We ordinary folks of course didn’t come for the show. So on

we ambled in the embrace of glorious sunshine and light sea breeze, which

everyone could enjoy, thank God. We were so mesmerized by the postcard-perfect

view of the Mediterranean that we walked right past the Monte

Carlo Casino without knowing. It was only when we reached Plage du Larvotto

that we realized this. So back we turned on Avenue Princess Grace until we came

to the Grimaldi Forum, where a display of luxuriant carpets and rugs of the

finest craftsmanship was being hosted. From here we moved to the neighboring Jardin

Japonais (Japanese Garden)

and savored the tranquil oasis in the midst of the opulent resort hub. The

bamboo fences, the Tea House, the stone lanterns, the little red wooden bridge,

the waterfall and the pond were all imbued with a “Zen” air of soothing calm.

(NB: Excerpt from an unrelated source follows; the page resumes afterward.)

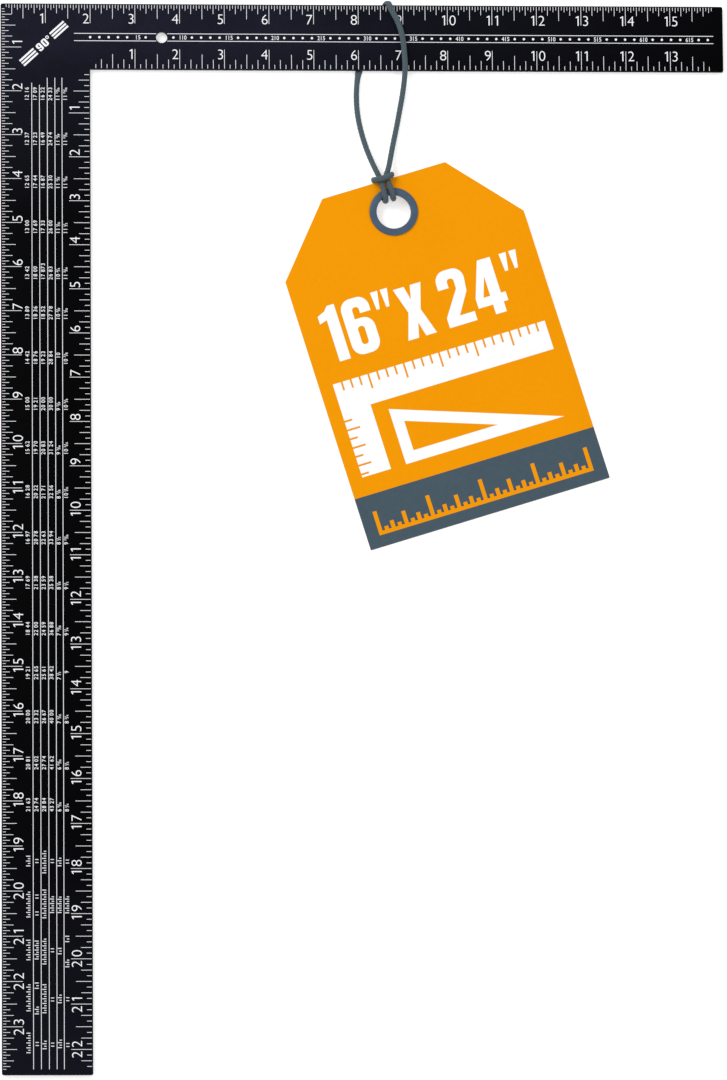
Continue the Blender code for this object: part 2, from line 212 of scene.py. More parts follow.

The day’s tour ended with a brief visit to the casino

complex perched high and mighty on the hillside, where we fed our eyes on an amazing

view of the port while enjoying a delicious scoop of ice cream at the

tourist-packed, fountains-furnished Jardin du Casino. As the majestic main

casino was not yet open, I just satisfied myself with a quick tour of the

American one, which was no different from any Macau or Las

Vegas counterpart. My friend didn’t bother to join me.

Compared to earthy yet not-of-this-earth Nice, Monte

Carlo is without doubt of the “regal” category. The

comparison is like one between Catherine Deneuve and Grace Kelly in their prime.

My preference should be quite obvious.